§ Short task: List, from the lines below, each one with "collection" in it.
— START Data block —
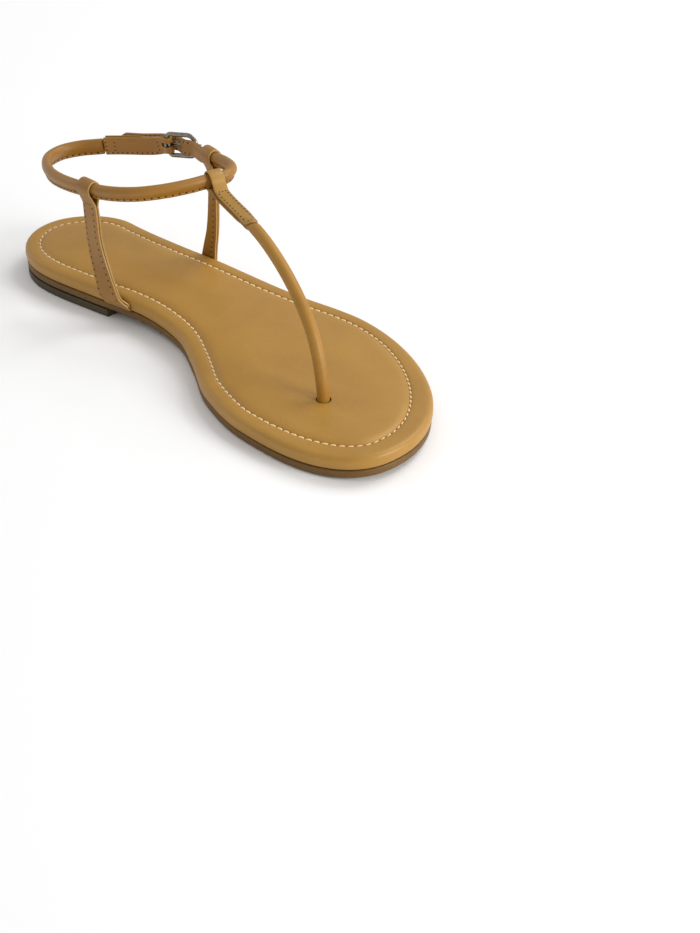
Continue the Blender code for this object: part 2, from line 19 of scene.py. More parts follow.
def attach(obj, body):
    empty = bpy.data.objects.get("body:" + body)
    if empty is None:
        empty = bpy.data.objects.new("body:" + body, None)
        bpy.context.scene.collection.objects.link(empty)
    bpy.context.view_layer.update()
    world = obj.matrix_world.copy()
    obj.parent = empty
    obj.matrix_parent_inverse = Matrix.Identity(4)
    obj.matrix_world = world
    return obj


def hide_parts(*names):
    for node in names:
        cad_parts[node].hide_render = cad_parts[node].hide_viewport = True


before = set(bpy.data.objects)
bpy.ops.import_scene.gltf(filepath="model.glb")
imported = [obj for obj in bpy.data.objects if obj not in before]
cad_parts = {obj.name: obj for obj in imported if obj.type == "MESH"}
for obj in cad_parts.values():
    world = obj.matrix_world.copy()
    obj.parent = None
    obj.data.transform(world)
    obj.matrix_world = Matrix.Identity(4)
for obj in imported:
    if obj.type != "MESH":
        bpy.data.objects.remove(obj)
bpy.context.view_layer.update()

MM = 0.001
PER_METRE = 1000.0
UP = Vector((0.0, 0.0, 1.0))
print("solids:", sorted(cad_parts))

# %% [markdown]
# ## The camera
#
# The picture was taken from the toe end, from the arch side and from above. A camera can be
# aimed by eye, but then the straps never quite lie where the picture has them, so its place
# and turn were solved from the shoe's own outline. A camera looks along its own -Z, so its
# matrix holds the picture's right, the picture's up and the way back to the lens.

# %% Camera
scene = bpy.context.scene
PICTURE_RIGHT = Vector((-0.72, 0.69382, 0.01076))
PICTURE_UP = Vector((-0.38942, -0.41685, 0.82123))
LENS_PLACE = Vector((417.94, 508.88, 388.14)) * MM
FOCAL_LENGTH = 87.68
camera_data = bpy.data.cameras.new("camera")
camera_data.sensor_fit = "HORIZONTAL"
camera_data.sensor_width = 36.0
camera_data.lens = FOCAL_LENGTH
camera_data.clip_start = 0.05
camera = bpy.data.objects.new("camera", camera_data)
turn = Matrix((PICTURE_RIGHT, PICTURE_UP, PICTURE_RIGHT.cross(PICTURE_UP))).transposed()
camera.matrix_world = Matrix.Translation(LENS_PLACE) @ turn.to_4x4()
scene.collection.objects.link(camera)
scene.camera = camera
print("camera", round(LENS_PLACE.length, 3), "m from the shoe's middle")

# %% [markdown]
# ## Colours, nodes and objects
#
# A colour is picked from a screen as an sRGB code, but light adds up in linear numbers, so
# one function turns the one into the other. A material is a tree of nodes. Written out one
# by one, each node takes several lines, so one function adds a node with its settings and
# links. Another puts a drawn mesh into the scene.

# %% Small helpers


def linear(hex_code):
    """An sRGB colour such as b28549 as linear red, green and blue with alpha."""
    channels = [int(hex_code[i:i + 2], 16) / 255 for i in (0, 2, 4)]
    return (*[c / 12.92 if c <= 0.04045 else ((c + 0.055) / 1.055)**2.4 for c in channels], 1.0)


def node(tree, kind, settings, inputs):
    """Adds a node; settings are its properties, inputs are numbers or outputs to link."""
    made = tree.nodes.new(kind)
    for key, value in settings.items():
        setattr(made, key, value)
    for key, value in inputs.items():
        if isinstance(value, bpy.types.Node):
            value = value.outputs[0]
        if isinstance(value, bpy.types.NodeSocket):
            tree.links.new(value, made.inputs[key])
        else:
            made.inputs[key].default_value = value
    return made


def new_material(name):
    """An empty material and its node tree."""
    material = bpy.data.materials.new(name)
    material.use_nodes = True
    material.node_tree.nodes.clear()
    return material, material.node_tree


def new_object(name, bm):
    """Puts a drawn mesh into the scene."""
    mesh = bpy.data.meshes.new(name)
    bm.to_mesh(mesh)
    bm.free()
    made = bpy.data.objects.new(name, mesh)
    scene.collection.objects.link(made)
    return made


print("mid grey 808080 is", round(linear("808080")[0], 3), "in linear light")

# %% [markdown]
# ## Floor and light
#
# A picture like this one is taken on a white paper sweep, under large soft boxes. The sweep
# could be a curved sheet, but from above only its flat part shows, so a big flat floor and
# an even white sky do the same. One broad lamp from the outer side gives the leather its
# soft gloss and the shoe its faint shadow. A second at the toe lights the near rim, and a
# weak third behind the heel rounds off the rolls.

# %% Floor
scene.view_settings.view_transform = "Standard"
scene.view_settings.look = "None"
FLOOR_HALF = 6.0
PAPER_CLOUD_MM = 400 / 3
bm = bmesh.new()
bmesh.ops.create_grid(bm, x_segments=2, y_segments=2, size=FLOOR_HALF)
floor = new_object("floor", bm)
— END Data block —
§ Output:
        bpy.context.scene.collection.objects.link(empty)
scene.collection.objects.link(camera)
    scene.collection.objects.link(made)